Teddy had graduated from Penn Law and passed the bar just three months ago. But what made the case important was that it had been handed to him by Jim Barnett himself, as a favor to one of the firm’s biggest corporate clients. Teddy knew he had been given the assignment because expectations for success were low. For Teddy to win, Judge Brey would be required to break new ground. It didn’t take experience to understand that judges rarely liked to break new ground. Teddy also knew that no one else in the firm wanted to get involved because it amounted to a personal injury case. Barnett & Stokes represented thirty-five of the fifty richest corporations in the tristate area. PI cases were held at arm’s length. At best, they were quietly farmed out to one of three firms in the city who didn’t advertise their services on the side of a bus.
But this one was different. A favor for the president of the Pennwell Oil Company, who walked into Jim Barnett’s office and asked him to see what he could do.
Fifteen years ago the man’s son had been driving west on I-70 en route to college when he was rear-ended by a tractor-trailer carrying parsley and basil for Golden Valley Spices & Co. The accident had been horrific, the kid’s survival nothing short of miraculous. He’d been driving a Volkswagon bus and had stopped for road construction. The truck had plowed into the VW at full speed with the weight of the world behind it. The accident occurred in Washington, Pennsylvania, a small town about thirty miles south of Pittsburgh. When the ambulance arrived, the kid was taken to Washington Hospital, which was also under construction at the time and filled to capacity. After two hours, a doctor finally examined the young man and a series of x-rays were taken. When it was determined that no bones were broken, the kid was released without supervision or a place to go.

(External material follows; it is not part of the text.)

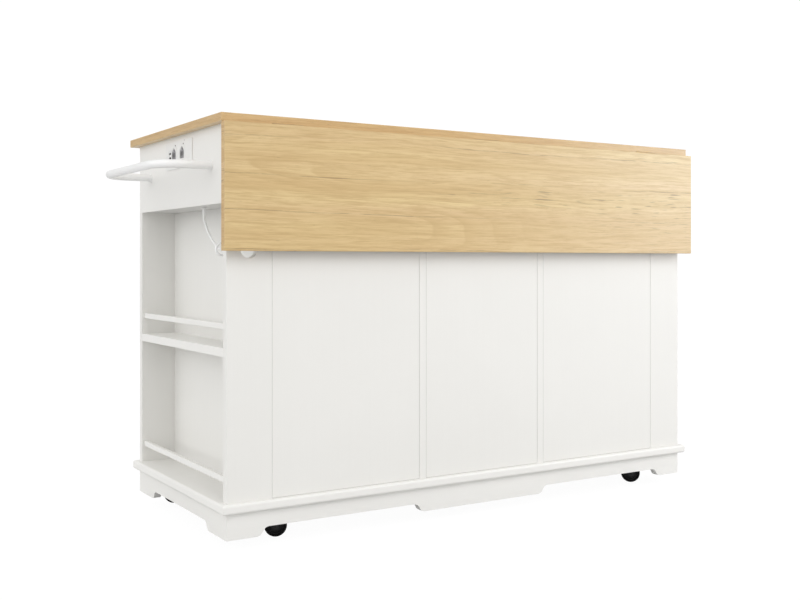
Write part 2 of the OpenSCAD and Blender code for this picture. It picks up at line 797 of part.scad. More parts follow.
// Side view of a fork leg about the axle: a boss, rising to the edge of the crown
leg_boss_r = 8;
leg_top = crown_z - axle_z;
leg_back = -trail - crown_r + 4;
leg_front = -trail + crown_r + 4;
module leg_outline(brake) {
    circle(leg_boss_r);
    polygon([[-leg_boss_r * 0.8, -leg_boss_r * 0.6], [leg_boss_r, 0],
        [leg_front, leg_top], [leg_back, leg_top]]);
    if (brake) {
        translate([brake_x - trail, brake_z - axle_z]) circle(ear_r);
        polygon([[leg_boss_r, 0], [brake_x - trail + ear_r, brake_z - axle_z],
            [brake_x - trail, brake_z - axle_z + ear_r], [leg_front, leg_top]]);
    }
}

// Crown turning on the king pin, two legs, and the axle riveted through them
rivet = 1.5;
module caster_fork(c, brake) color(black) at_caster(c) {
    difference() {
        union() {
            translate([0, 0, crown_z]) cylinder(r = crown_r, h = crown_t);
            translate([0, -leg_y - leg_t, crown_z])
                cube([crown_r + 4, 2 * (leg_y + leg_t), crown_t]);
        }
        translate([0, 0, crown_z - 1]) cylinder(r = king_r + running, h = crown_t + 2);
    }
    for (s = [-1, 1]) translate([trail, s > 0 ? leg_y + leg_t : -leg_y, axle_z])
        rotate([90, 0, 0]) linear_extrude(leg_t) leg_outline(brake);
    translate([trail, leg_y + leg_t + rivet, axle_z]) rotate([90, 0, 0])
        cylinder(d = axle_d, h = 2 * (leg_y + leg_t + rivet));
    if (brake) translate([brake_x, leg_y + leg_t + rivet, brake_z]) rotate([90, 0, 0])
        cylinder(d = brake_pin_d, h = 2 * (leg_y + leg_t + rivet));
}

// Wheel with a crowned tread, sunk sides and a hub, turning on the axle
module caster_wheel(c) color(black) at_caster(c) translate([trail, 0, axle_z])
    rotate([90, 0, 0]) rotate_extrude() polygon(concat(
        [[axle_d / 2 + running, -wheel_w / 2], [8, -wheel_w / 2], [10, -wheel_w / 2 + 3],
        [wheel_d / 2 - 7, -wheel_w / 2 + 3], [wheel_d / 2 - 5, -wheel_w / 2]],
        [for (a = [-75:15:75]) [wheel_d / 2 - 3 + 3 * cos(a), (wheel_w / 2 - 1) * sin(a)
            / sin(75)]],
        [[wheel_d / 2 - 5, wheel_w / 2], [wheel_d / 2 - 7, wheel_w / 2 - 3],
        [10, wheel_w / 2 - 3], [8, wheel_w / 2], [axle_d / 2 + running, wheel_w / 2]]));

// Brake pedal: a barrel on the cross pin, a lever outwards and a shoe over the tread
pedal_r = 4;
pedal_tip = 52;
pedal_t = 3;
pedal_fall = 5;
shoe_a = [39, 49];
module pedal_outline() difference() {
    union() {
        translate([brake_x, brake_z]) circle(pedal_r);
        polygon([[brake_x, brake_z + pedal_r], [pedal_tip, brake_z + pedal_r - pedal_fall],
            [pedal_tip, brake_z + pedal_r - pedal_fall - pedal_t], [brake_x, brake_z - 2]]);
        polygon([for (a = shoe_a) [trail, axle_z] + (wheel_d / 2 + 2) * [cos(a), sin(a)],
            [brake_x, brake_z - 1], [brake_x + 7, brake_z - 1]]);
    }
    translate([brake_x, brake_z]) circle(brake_pin_d / 2 + running);
}
module caster_pedal(c) color(black) at_caster(c) translate([0, wheel_w / 2, 0])
    rotate([90, 0, 0]) linear_extrude(wheel_w) pedal_outline();

// ---------------------------------------------------------------- lead

lead_r = lead_d / 2;
coil_c = [face_x - 32.5, inner_y - 33.5];    // middle of the coil on the bay shelf
coil_in_r = 20.6;            // inner turn
coil_pitch = lead_d + 0.6;   // from turn to turn across a layer
coil_rise = lead_d + 0.5;    // from layer to layer
coil_layers = 4;
coil_turns = 6 + 1 / 3;
coil_rings = 24;             // rings in one turn
tie_t = 0.9;
coil_z = bay_shelf_z + 2 * seat + tie_t + lead_r;

// Height within the coil: level along a layer, climbing in the half turn where it reverses
layer_turns = coil_turns / coil_layers;
function climb(t) = let (k = t / layer_turns, n = round(k), d = (k - n) * layer_turns)
    n < 1 || n > coil_layers - 1 ? min(max(floor(k), 0), coil_layers - 1)
        : n - 1 + min(max(d / 0.5 + 0.5, 0), 1);
function coil_radius(t) = let (k = t / layer_turns, n = floor(k), u = k - n)
    coil_in_r + coil_pitch * layer_turns * (n % 2 == 0 ? 1 - u : u);
function coil_point(t) = let (a = 180 - 360 * t, r = coil_radius(t))
    [coil_c.x + r * cos(a), coil_c.y + r * sin(a), coil_z + coil_rise * climb(t)];
coil_last = coil_turns * coil_rings;
coil_turn_points = [for (i = [0:coil_last]) coil_point(i / coil_rings)];
coil_start = coil_turn_points[0];
coil_end = coil_turn_points[coil_last];
start_way = [0, -1, 0];
end_way = [sin(180 - 360 * coil_turns), -cos(180 - 360 * coil_turns), 0];
coil_path = concat([coil_start + lead_d * start_way], coil_turn_points,
    [coil_end + lead_d * end_way]);

// Least gap between turns of the coil, measured on its rings
coil_gap = min([for (i = [0:len(coil_path) - 1], j = [i + 12:len(coil_path) - 1])
    norm(coil_path[i] - coil_path[j])]) - lead_d;

// Route of the free stretches. Down from the gland and through the eye, measured from the
// end box's foot, then behind the rear stile to the coil, measured from the shelf
eye_way = [3.5, -42, -95];
drop_head = [[-17.5, -196, -gland_l], [-17.5, -195, -28], [-17.5, -188, -36],
    [-17.5, -175, -52], [-17.5, -154, -69], [-15.5, -129, -81], [-7.5, -94, -89],
    [-0.5, -64, -93], eye_way, [4.5, -29, -99], [3.5, -20, -109], [2.5, -17, -122]];
drop_foot = [[-2.5, -19, 45], [-4, -17.5, 32], [-7.5, -14, 23]];
drop_share = [[1.5, -17, 0.8], [0, -18, 0.5], [-2, -19, 0.2]];
hang_top = box_z + drop_head[len(drop_head) - 1].z;
hang_foot = bay_shelf_z + drop_foot[0].z;
drop_route = concat([for (p = drop_head) [face_x, inner_y, box_z] + p],
    [for (p = drop_share) [face_x + p.x, inner_y + p.y,
        hang_foot + (hang_top - hang_foot) * p.z]],
    [for (p = drop_foot) [face_x, inner_y, bay_shelf_z] + p]);
drop_path = concat(smooth(drop_route, 2),
    [for (k = [1.4, 1]) coil_end + k * lead_d * end_way]);

// From the coil to the plug, measured from the coil's middle
tail_route = [for (p = [[-28, -13.5, 1], [-24, -23.5, 4], [-20.5, -32.5, 6]])
    [coil_c.x, coil_c.y, coil_z] + p];
plug_p = [coil_c.x - 20, coil_c.y - 41.5, coil_z + 6];
tail_path = concat([for (k = [1, 1.4]) coil_start + k * lead_d * start_way],
    smooth(tail_route, 2), [plug_p + [0, lead_d, 0], plug_p]);
lead_sides = 8;
coil_sides = 6;

echo(coil_gap = coil_gap, lead_length = path_length(drop_path) + path_length(coil_path)
    + path_length(tail_path));

module lead_drop() color(white) tube(drop_path, lead_r, lead_sides, [1, 0, 0.3]);

module lead_coil() color(white) tube(coil_path, lead_r, coil_sides, [0, 0, 1]);

module lead_tail() color(white) tube(tail_path, lead_r, lead_sides, [0, 0, 1]);

// Band round the coil at one place
tie_w = 8;
tie_gap = 0.4;
tie_l = coil_pitch * layer_turns + lead_d + 2 * (tie_gap + tie_t);
tie_h = (coil_layers - 1) * coil_rise + lead_d + 2 * (seat + tie_t);
module lead_tie() color(black)
    translate([coil_c.x, coil_c.y, bay_shelf_z + seat]) rotate(-60)
        translate([coil_in_r - lead_r - tie_gap - tie_t, tie_w / 2, 0]) rotate([90, 0, 0])
            linear_extrude(tie_w) difference() {
                square([tie_l, tie_h]);
                translate([tie_t, tie_t]) square([tie_l - 2 * tie_t, tie_h - 2 * tie_t]);
            }

// Plug: a boot, a body with softened edges, two blades and an earth pin
boot_l = 16;
body_l = 32;
body_w = 24;
body_h = 19;
blade_l = 16;
blade_w = 6.4;
blade_t = 1.5;
module lead_plug() color(white) translate(plug_p) rotate([90, 0, 0]) {
    cylinder(r1 = lead_r + 1, r2 = 6, h = boot_l);
    translate([-body_w / 2, -body_h / 2, boot_l]) linear_extrude(body_l)
        round_rect(body_w, body_h, 5);
    for (x = [-slot_gap / 2, slot_gap / 2]) translate([x - blade_t / 2, -6, boot_l + body_l])
        cube([blade_t, blade_w, blade_l]);
    translate([0, 5, boot_l + body_l]) cylinder(d = 4.8, h = blade_l + 2);
}

// Gland in the floor of the end box, tapering down round the lead
module lead_gland() color(white) translate([gland_x, gland_y, 0]) {
    translate([0, 0, box_z]) cylinder(r = gland_r, h = board_t);
    translate([0, 0, box_z - 3]) cylinder(r = gland_r + 1.5, h = 3 - seat);
    translate([0, 0, box_z - 3]) cylinder(r = gland_r, h = 4);
    translate([0, 0, box_z - gland_l]) cylinder(r1 = lead_r + 0.5, r2 = gland_r - 1.8,
        h = gland_l - 3);
}

// Guide eye: a ring that the lead runs through, on a stem from the rear stile
eye_c = [face_x, inner_y, box_z] + eye_way;
module lead_eye() color(white) {
    translate(eye_c) rotate([90, 0, 0]) rotate_extrude()
        translate([(eye_d - eye_t) / 2, 0]) circle(d = eye_t);
    translate([eye_c.x, eye_c.y, eye_c.z + (eye_d - eye_t) / 2]) rotate([-90, 0, 0])
        cylinder(d = eye_t - 1, h = inner_y - eye_c.y);
    translate([eye_c.x, inner_y - 3, eye_c.z + (eye_d - eye_t) / 2]) rotate([-90, 0, 0])
        cylinder(d = 16, h = 3);
}

// ---------------------------------------------------------------- the pieces

worktop();
back_panels();
corner_stiles();
bay_dividers();
inner_dividers();
carcass_rails();
end_boxes();
bay_shelves();
gallery_rails();
base_slab();
skirt_rear();
skirt_front();
skirt_ends();
caster_blocks();
cupboard_shelves();
shelf_pins();
drawer_runners();
door_hinge_plates();
flap_hinge_plates();
drop_leaf();
flap_hinge_leaves();
socket_plate();
socket_inserts();
socket_case();
towel_bar();
drawer_front(bays[0]);  // drawer_left_front
drawer_box(bays[0]);  // drawer_left_box
drawer_knob(bays[0]);  // drawer_left_knob
drawer_front(bays[1]);  // drawer_middle_front
drawer_box(bays[1]);  // drawer_middle_box
drawer_knob(bays[1]);  // drawer_middle_knob
drawer_front(bays[2]);  // drawer_right_front
drawer_box(bays[2]);  // drawer_right_box
drawer_knob(bays[2]);  // drawer_right_knob
door_side(-1) door_panel();  // door_left_panel
door_side(-1) door_hinge(false);  // door_left_hinges
door_side(-1) door_knob();  // door_left_knob
door_side(1) door_panel();  // door_right_panel
door_side(1) door_hinge(false);  // door_right_hinges
door_side(1) door_knob();  // door_right_knob
caster_plates();
caster_fork(casters[0], false);  // caster_rear_a_fork
caster_wheel(casters[0]);  // caster_rear_a_wheel
caster_fork(casters[1], false);  // caster_rear_b_fork
caster_wheel(casters[1]);  // caster_rear_b_wheel
caster_fork(casters[2], true);  // caster_front_a_fork
caster_wheel(casters[2]);  // caster_front_a_wheel
caster_pedal(casters[2]);  // caster_front_a_pedal
caster_fork(casters[3], true);  // caster_front_b_fork
caster_wheel(casters[3]);  // caster_front_b_wheel
caster_pedal(casters[3]);  // caster_front_b_pedal
lead_gland();
lead_eye();
lead_drop();
lead_coil();
lead_tail();
lead_plug();
lead_tie();
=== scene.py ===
"""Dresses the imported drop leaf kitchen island: finishes, lead, fittings, floor, light and camera."""

import json
import logging
import math
from dataclasses import dataclass, field, replace
from enum import Enum
from typing import Callable

import bmesh
import bpy
from mathutils import Matrix, Vector

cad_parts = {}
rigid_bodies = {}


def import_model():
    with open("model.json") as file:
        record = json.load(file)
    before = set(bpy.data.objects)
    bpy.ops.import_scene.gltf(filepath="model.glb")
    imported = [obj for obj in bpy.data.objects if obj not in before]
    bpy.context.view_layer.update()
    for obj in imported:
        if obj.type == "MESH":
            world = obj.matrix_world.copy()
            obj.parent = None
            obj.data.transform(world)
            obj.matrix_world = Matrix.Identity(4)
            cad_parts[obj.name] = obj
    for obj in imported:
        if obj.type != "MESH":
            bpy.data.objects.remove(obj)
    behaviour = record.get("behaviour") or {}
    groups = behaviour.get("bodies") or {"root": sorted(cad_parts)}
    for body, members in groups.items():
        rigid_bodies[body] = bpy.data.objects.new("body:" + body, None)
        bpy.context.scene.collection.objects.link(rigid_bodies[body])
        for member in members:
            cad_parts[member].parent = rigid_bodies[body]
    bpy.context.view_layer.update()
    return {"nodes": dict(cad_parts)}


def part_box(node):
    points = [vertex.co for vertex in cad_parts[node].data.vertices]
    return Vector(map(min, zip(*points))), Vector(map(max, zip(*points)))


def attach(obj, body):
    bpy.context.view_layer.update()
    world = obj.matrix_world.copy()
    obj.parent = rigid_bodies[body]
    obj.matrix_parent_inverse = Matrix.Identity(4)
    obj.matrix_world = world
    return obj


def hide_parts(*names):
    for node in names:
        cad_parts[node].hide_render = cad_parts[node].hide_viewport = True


LOG = logging.getLogger("island")
MM = 0.001
Point = tuple[float, float, float]
Ramp = tuple[float, float, float, float]
Outline = tuple[tuple[float, float], ...]
Piece = bpy.types.Object
Wire = bpy.types.NodeSocket

NO_TINT: Point = (1.0, 1.0, 1.0)
BLEND_RANGE = (0.35, 0.65)  # where a noise runs from a finish's first colour to its second
SWING_RANGE = (0.3, 0.7)  # where a noise runs from the smoothest to the roughest spot
LINE_NOISE = (1.0, 3.0, 0.6)  # scale, detail and roughness of the noise behind pressed grain and brushing
TURNED = 40.0  # a turned piece is shaded smooth up to this angle, in degrees
WELD = 1e-6  # points closer than this are merged, in metres
ALONG = 0.9  # least share of a direction that counts as along an axis
SMALL_TURN, LARGE_TURN = 24, 64  # steps round a small and a large turned piece


def mm(x: float, y: float, z: float) -> Vector:
    """A point that is given in millimetres, in metres."""
    return Vector((x, y, z)) * MM


class Axis(Enum):
    """A direction of the row frame."""

    X = (1.0, 0.0, 0.0)
    Y = (0.0, 1.0, 0.0)
    Z = (0.0, 0.0, 1.0)
    MINUS_Y = (0.0, -1.0, 0.0)
    MINUS_Z = (0.0, 0.0, -1.0)

    @property
    def vector(self) -> Vector:
        """The direction as a unit vector."""
        return Vector(self.value)

    def turn(self) -> tuple[float, float, float]:
        """The Euler angles that turn +Z onto this direction."""
        return tuple(self.vector.to_track_quat("Z", "Y").to_euler())


# ---------------------------------------------------------------- shader toolkit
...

The next few days in the kid’s life were fairly complicated with most of the time spent in a local motel room. Unable to move due to a sprained neck and back, he was nursed by the motel staff until a college friend could make the five-hundred-mile drive to Washington. What was left of the kid’s possessions were then packed into the friend’s car, and together, they set off for school. The kid had been in strong physical condition when the accident occurred, running five miles a day and an active swimmer, which is probably what saved his life. After two months, his neck and back were healed and he was more interested in his studies than initiating a law suit that would require him to return home. His father agreed, thankful that his son had survived and made what he thought was a full recovery. Settlement was reached with Capital Insurance Life for material damages, though the father remembered being surprised at the time by the insurance representative’s tough attitude when it came down to negotiating the value of his son’s damaged possessions. The insurance company was getting off easy on this one and everyone involved knew it. Their bullshit attitude didn’t make sense.
Ten years passed, the accident forgotten. Then one day the son had to travel for business and got on a plane with a cold. When the plane landed, his right ear began ringing and wouldn’t stop. After the trip, he went to see a doctor. Tests were conducted and it was determined that he’d lost thirty percent of his hearing in his right ear due to the concussion he’d received a decade ago. The spectrum of sound lost was very specific and could not have occurred from a sudden loud noise or even music.